Hart also had plenty of good things to say about Stork, whom he has kept in touch with via Snapchat, a social media app.
"He's a good dude. Kind of to himself. He's a great worker, a hard worker," Hart said of his former teammate and friend. "And you want to match his intensity. So he helps you elevate your game.
"He just showed us what hard work and determination will do for you."
"He expected the best in all of us," Jackson added of Stork.
Based on the obvious interest the Patriots are showing in the FSU linemen quartet this spring, there seems to be at least a chance that one of the four Seminoles – the other being guard Josue Matias – could land in New England next to Stork.
Bill Belichick has been promoting for years the idea that instant replay should be expanded to include all plays, including penalties. The Patriots submitted that rule change proposal last year, but it was not ratified. There is an expectation that the proposal might get more consideration this year.
Arians, for one, admits he's come around on the idea.
"Last year I thought it was kind of a weird recommendation that everything was reviewable," Arians admitted. "I'm kind of believing coach Belichick now, with everything should be reviewable, you get three and you pick and choose. Whether it's holding, anything judgment is involved in. I'm going for that now."

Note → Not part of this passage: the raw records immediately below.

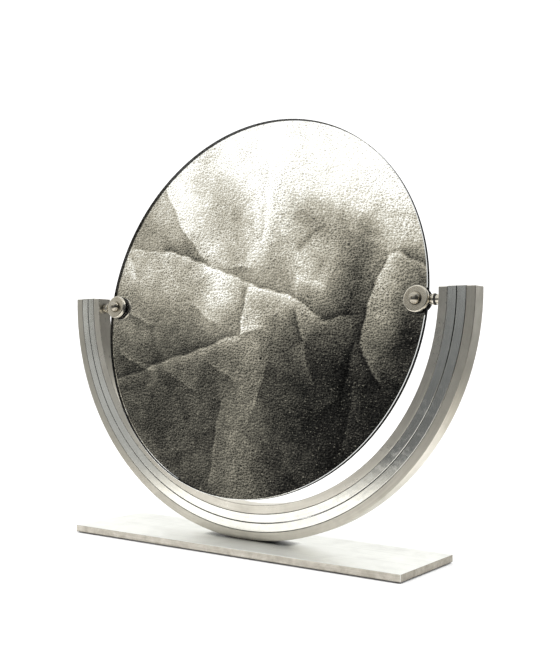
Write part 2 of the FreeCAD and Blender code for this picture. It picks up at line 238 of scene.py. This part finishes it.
def near_gaps(tree, reach):
    """Where painted shade darkens the metal: 1 deep in the narrow gaps and at the contact lines,
    falling to 0 on open faces.
    """
    inputs = {"Distance": reach}
    occlusion = add(tree, "ShaderNodeAmbientOcclusion", inputs, samples=SHADER_SAMPLES)
    return remap(tree, occlusion.outputs["AO"], 0.45, 0.96, 1.0, 0.0)


def make_metal(name, grain, tones, gloss, relief, patch_scale=38, gap_shade_reach=0.0025,
               waviness=0.0001, scuffing=0.08, metallic=1.0):
    """Bare metal. tones: dark, middle and light colour. gloss: lowest and highest roughness.
    relief and waviness: how deep the grain and the slow waves are. scuffing: roughness added."""
    material, tree, shader = new_material(name, Metallic=metallic)
    place = object_place(tree)
    lines = noise(tree, grain(tree), 1.0, detail=5.0, roughness=0.6)
    patches = noise(tree, place, patch_scale, detail=6.0, roughness=0.62, distortion=0.4)
    specks = noise(tree, place, 650, detail=2.0)
    mixed = calc(tree, "ADD", weighted(tree, lines, patches, GRAIN_SHARE),
                 remap(tree, specks, 0.62, 0.78, 0.0, -0.10))

    wear = edge_wear(tree)
    worn = tuple(min(1.0, channel * WEAR_GAIN) for channel in tones[2])
    colour = ramp(tree, mixed, list(zip((DARK_AT, MIDDLE_AT, LIGHT_AT), tones)))
    colour = blend_colour(tree, wear, colour, worn)
    # Painted shade in the gaps between parts and at the contact lines, darkening the colour towards
    # near black.
    colour = blend_colour(tree, near_gaps(tree, gap_shade_reach), colour, GAP_SHADE_COLOUR)

    smoothest, roughest = gloss
    rough = remap(tree, mixed, DARK_AT, LIGHT_AT, roughest, smoothest)
    rough = calc(tree, "MULTIPLY", rough, remap(tree, wear, 0.0, 1.0, 1.0, WEAR_GLOSS))
    scuffs = noise(tree, place, 150, detail=6.0, roughness=0.72, distortion=0.5)
    scuffs = weighted(tree, scuffs, patches, 0.7)
    rough = calc(tree, "ADD", rough, remap(tree, scuffs, 0.48, 0.66, 0.0, scuffing))

    relief_height = calc(tree, "ADD", lines, calc(tree, "MULTIPLY", specks, 0.4))
    waves = noise(tree, place, 40, detail=3.0, roughness=0.5)
    normal = bump(tree, relief_height, relief, normal=bump(tree, waves, waviness))
    join_up(tree, shader, Base_Color=colour, Roughness=rough, Normal=normal)
    return material


# Glass, silvering and the dull pieces

# The silvering bites this far into the glass and ends this far inside the glass's rim.
FILM_BITE = 0.00003
FILM_MARGIN = 0.00006


def make_clear_glass():
    """Plate glass with the faintest wipe marks."""
    material, tree, shader = new_material("clear_glass", Transmission_Weight=1.0, IOR=1.52)
    stretched = combine(tree, "MULTIPLY", object_place(tree), (9, 9, 30))
    marks = noise(tree, stretched, 1.0, detail=5.0)
    tint = ramp(tree, marks, [(0.3, (0.975, 0.985, 0.978)), (0.7, (0.985, 0.995, 0.988))])
    rough = remap(tree, marks, 0.55, 0.8, 0.0, 0.0015)
    join_up(tree, shader, Base_Color=tint, Roughness=rough)
    return material


def make_silvering():
    material, tree, shader = new_material("silvering", Metallic=1.0)
    clouds = noise(tree, object_place(tree), 12)
    tint = ramp(tree, clouds, [(0.3, (0.90, 0.895, 0.875)), (0.7, (0.935, 0.93, 0.915))])
    join_up(tree, shader, Base_Color=tint, Roughness=remap(tree, clouds, 0.5, 0.8, 0.0, 0.001))
    return material


def make_dull(name, tones, gloss, scale, relief, **constants):
    """Paint, rubber or felt: mottled, with a fine relief. tones: dark and light colour. gloss:
    lowest and highest roughness. scale: how fine the mottling is."""
    material, tree, shader = new_material(name, **constants)
    place = object_place(tree)
    fine = noise(tree, place, scale, detail=5.0, roughness=0.65)
    broad = noise(tree, place, 30, detail=3.0)
    mixed = weighted(tree, fine, broad, 0.6)
    colour = ramp(tree, mixed, list(zip((0.3, 0.7), tones)))
    rough = remap(tree, mixed, 0.3, 0.7, *gloss)
    join_up(tree, shader, Base_Color=colour, Roughness=rough, Normal=bump(tree, fine, relief))
    return material


def dress(material, *names):
    """Gives the named CAD nodes one material."""
    for name in names:
        mesh = NODES[name].data
        mesh.materials.clear()
        mesh.materials.append(material)


def dress_faces(name, materials, pick):
    """Gives a CAD node several materials. pick takes a face's normal to a place in the list."""
    mesh = NODES[name].data
    mesh.materials.clear()
    for material in materials:
        mesh.materials.append(material)
    for polygon in mesh.polygons:
        polygon.material_index = pick(polygon.normal)


def pick_glass(normal):
    """0 for the front and the polished arris, 1 for the rim and the back."""
    return 0 if normal.dot(GLASS_NORMAL) > 0.5 else 1


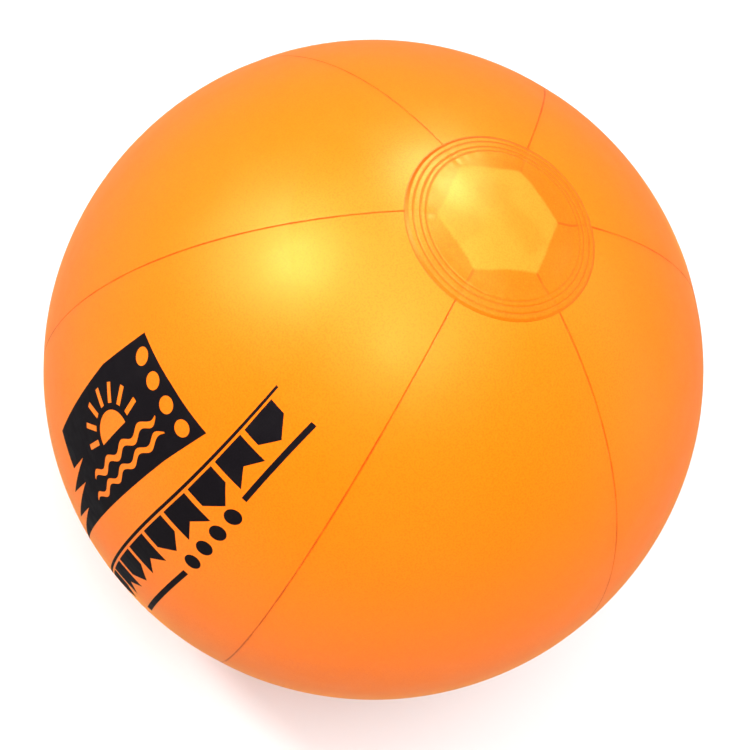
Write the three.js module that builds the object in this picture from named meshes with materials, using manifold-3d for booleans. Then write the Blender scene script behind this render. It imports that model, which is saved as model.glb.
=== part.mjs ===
// Inflatable beach ball: six welded film gores, two end discs and a push-in valve with a stopper.
// Units are millimetres. The origin is the ball's centre, +Z runs through the top end disc, and
// the valve is on +Y. A panel seam lies at every multiple of 60 degrees round Z, from +X.

import * as THREE from 'three';
import { mergeVertices } from 'three/addons/utils/BufferGeometryUtils.js';
import Module from 'manifold-3d';

const wasm = await Module();
wasm.setup();

// Driving dimensions of the ball
const BALL_RADIUS = 152.5;
const FILM = 0.25;
const CLEARANCE = 0.3; // left between neighbouring pieces
const PANEL_NAMES = [
  'panel_front',
  'panel_front_right',
  'panel_back_right',
  'panel_back',
  'panel_back_left',
  'panel_front_left',
];
const PANEL_WITH_VALVE = 'panel_back';
const FIRST_PANEL_ANGLE = -90; // degrees round Z; panel_front is centred on -Y
const WELD_FIN_DEPTH = 3; // the panels' welded edges turn inwards by this much
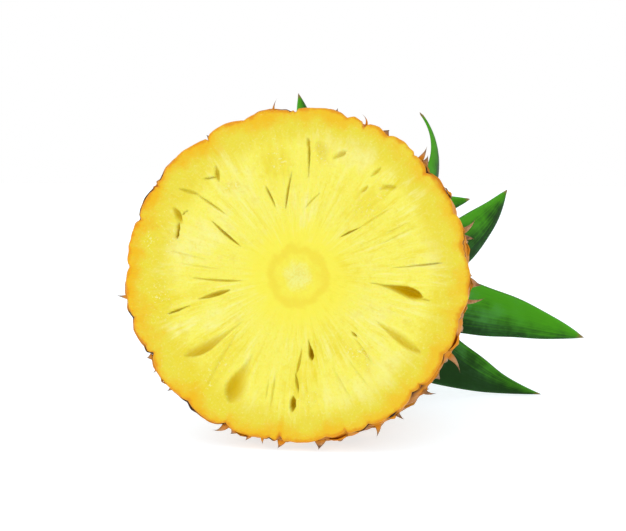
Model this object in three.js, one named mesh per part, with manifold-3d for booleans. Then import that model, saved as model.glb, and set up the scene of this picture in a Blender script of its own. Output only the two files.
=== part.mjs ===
// The upper half of a pineapple, cut across its middle and laid on its side with its crown on.
// Lengths are in millimetres, angles in degrees, +Z is up. The cut face looks along -Y.
// The origin is on the table, under the middle of the eye on the belly that the fruit rests on.
//
// The fruit is drawn standing on its cut face, growing along its own +Z, and then laid down:
// its axis ends up in the YZ plane, with the crown end a little lower than the cut.

import * as THREE from "three";
import { mergeVertices } from "three/addons/utils/BufferGeometryUtils.js";
import Module from "manifold-3d";

// ---- Fruit ----
const CUT_WIDTH = 124; // across the cut face, side to side over the eyes
const CUT_HEIGHT = 119; // across the cut face, top to bottom over the eyes
const FRUIT_LENGTH = 96; // from the cut to the foot of the crown
const BARREL = 3; // exponent of the outline: 2 is an ellipse, higher is squarer
const EYE_SPACING = 19; // between neighbouring eyes on the rind
const EYE_HEIGHT = 3.6; // of an eye's middle above the grooves round it
const GROOVE_WIDTH = 4; // over which an eye rises from its groove
const CUT_BEVEL = 1.2; // rounding between the cut face and the rind
const FRUIT_PITCH = 8; // how far the crown end dips when the fruit lies down
const REST_DEPTH = 1.8; // of belly pressed flat against the table

// ---- Crown ----
const LEAF_COUNT = 54;
const LEAF_THICKNESS = 1.9; // at the midrib of a low leaf, near its foot
const LEAF_CLEARANCE = 0.45; // between leaves where one lies over another on the stem
const LEAF_FOOT_GAP = 0.6; // between the stem and the leaves that grow on it
const FIRST_LEAF_HEIGHT = 2.6; // of the lowest leaf's foot above the fruit
const TABLE_GAP = 0.4; // least height of a leaf above the table
const STEM_FOOT_RADIUS = 15;
const STEM_GAP = 0.3; // between the fruit and the stem that grows on it
const SHOULDER_MARGIN = 2; // of level rind round the foot of the stem
const FIRST_TURN = 37; // of the lowest leaf, from the right-hand side downwards
const FOOT_WIDTH = 0.8; // of a leaf where it leaves the stem, as a share of its greatest width
const FOOT_WRAP = 83; // how far round the stem the foot of the highest leaf reaches
const TIP_THICKNESS = 0.4; // of a leaf at its tip, as a share of that at its foot
const LONGEST_RANK = 0.36; // share of the way up the crown where its longest leaves grow
const LENGTH_WANDER = 0.09; // share by which a leaf is longer or shorter than its place asks
const SWEEP_WANDER = 9; // degrees by which a leaf's tip swings to one side or the other

// What a leaf is like at the foot of the crown and at its top: how far it opens from the crown's
// axis, how much further it curls with every millimetre, its length and width, its thickness at
// the midrib near its foot, and how far its edges stand above its midrib.
const LOW_LEAF = { open: 84, curl: 0.3, length: 26, width: 25, thickness: LEAF_THICKNESS, channel: 1.5 };
const TOP_LEAF = { open: 7, curl: 0, length: 45, width: 11, thickness: 0.95, channel: 0.4 };
const LONGEST_LEAF = 88;

// Leaves that grew their own way, by number from the lowest.
const STRAY_LEAVES = {
  9: { turn: 40, length: 92, sweep: -12, width: 24 },
  10: { length: 84, sweep: 6 },
  11: { turn: -37, length: 55, sweep: 0 },
  13: { turn: -112, length: 94, sweep: 0 },
  14: { turn: 7, length: 99, sweep: 2, width: 27 },
  16: { turn: -51, length: 96, sweep: -22 },
  19: { turn: -21, length: 98, sweep: -18, width: 28 },
};

const GOLDEN_ANGLE = Math.PI * (3 - Math.sqrt(5));
const MEAN_RADIUS = (CUT_WIDTH + CUT_HEIGHT) / 4;
const LEAF_STEP = (LEAF_THICKNESS + LEAF_CLEARANCE) / 2; // every second leaf lies over one below
const STEM_LENGTH = FIRST_LEAF_HEIGHT + (LEAF_COUNT - 1) * LEAF_STEP;
const STEM_TOP_RADIUS =
  (TOP_LEAF.width * FOOT_WIDTH) / THREE.MathUtils.degToRad(FOOT_WRAP) - LEAF_FOOT_GAP - LEAF_THICKNESS / 2;
const SHOULDER_RADIUS = STEM_FOOT_RADIUS + SHOULDER_MARGIN;
const UNDERNEATH = Math.PI / 2; // the turn about the standing fruit that ends up at the bottom

// ---- Fineness of the meshes ----
const AROUND = 72; // steps round the rind
const ALONG = 22; // steps from the cut to the crown
const OUTLINE_STEPS = 2000; // in which the outline's length is measured
const EYE_STEPS = 400; // in which the eyes find their places on the outline
const STEM_SIDES = 24;
const LEAF_STATIONS = 8; // cross-sections along a leaf, before its tip
const LEAF_RIBS = [1, 0.55, 0, -0.55, -1]; // places across a leaf, from edge to edge
const MIDLINE_STEPS = 40;

const { lerp, degToRad, radToDeg, smoothstep } = THREE.MathUtils;

const wasm = await Module();
wasm.setup();

const rindMaterial = new THREE.MeshStandardMaterial({ color: 0xd9982b, roughness: 0.6, metalness: 0 });
const stemMaterial = new THREE.MeshStandardMaterial({ color: 0xc9cf8a, roughness: 0.7, metalness: 0 });
const leafMaterial = new THREE.MeshStandardMaterial({ color: 0x3f7a22, roughness: 0.45, metalness: 0 });

// ---- Solids ----

function geometryOf(points, triangles) {
  const geometry = new THREE.BufferGeometry();
  geometry.setAttribute("position", new THREE.Float32BufferAttribute(points.flat(), 3));
  geometry.setIndex(triangles.flat());
  return geometry;
}

function solidOf(geometry) {
  const bare = geometry.clone();
  bare.deleteAttribute("normal");
  bare.deleteAttribute("uv");
  const merged = mergeVertices(bare, 1e-4);
  return new wasm.Manifold(
    new wasm.Mesh({
      numProp: 3,
      vertProperties: new Float32Array(merged.attributes.position.array),
      triVerts: new Uint32Array(merged.index.array),
    }),
  );
}

function geometryOfSolid(solid) {
  const mesh = solid.getMesh();
  const geometry = new THREE.BufferGeometry();
  geometry.setAttribute("position", new THREE.BufferAttribute(mesh.vertProperties, 3));
  geometry.setIndex(new THREE.BufferAttribute(mesh.triVerts, 1));
  return geometry;
}

// Rings of one even size joined into a closed skin. The last ring closes on one point, and the
// first is laced shut from side to side, so that its cap bends as the ring does.
function closedSkin(rings, lastPoint) {
  const size = rings[0].length;
  const points = [...rings.flat(), lastPoint];
  const last = points.length - 1;
  const triangles = [];
  const half = size / 2;
  for (let k = 1; k < half; k++) {
    triangles.push([k - 1, size - k, k]);
    if (k > 1) triangles.push([k - 1, size - k + 1, size - k]);
  }
  triangles.push([half - 1, half + 1, half]);
  for (let k = 0; k < size; k++) {
    const next = (k + 1) % size;
    for (let r = 0; r + 1 < rings.length; r++) {
      const low = r * size;
      const high = low + size;
      triangles.push([low + k, low + next, high + next], [low + k, high + next, high + k]);
    }
    const top = (rings.length - 1) * size;
    triangles.push([last, top + k, top + next]);
  }
  return geometryOf(points, triangles);
}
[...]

Steelers GM Kevin Colbert was asked if he compares his team to the top team in the AFC, the Patriots, as he tries to build Pittsburgh back toward the Super Bowl.
Colbert had an interesting response, one that clearly shows his respect for Tom Brady.
"Yeah I think we always try to compare ourselves with the teams that made the playoffs, which we were one of them, and the team that ultimately won the Super Bowl," Colbert said. "I think in the Patriots case, they've had a Hall of Fame quarterback for a lot of years and they've done a great job of retooling their team around that player. Obviously Tom Brady has been a huge part of that success. As you look through history most great teams are teams that have been able to have sustained success, have had a great quarterback and he certainly has been one of them. And they have done a great job of retooling around him."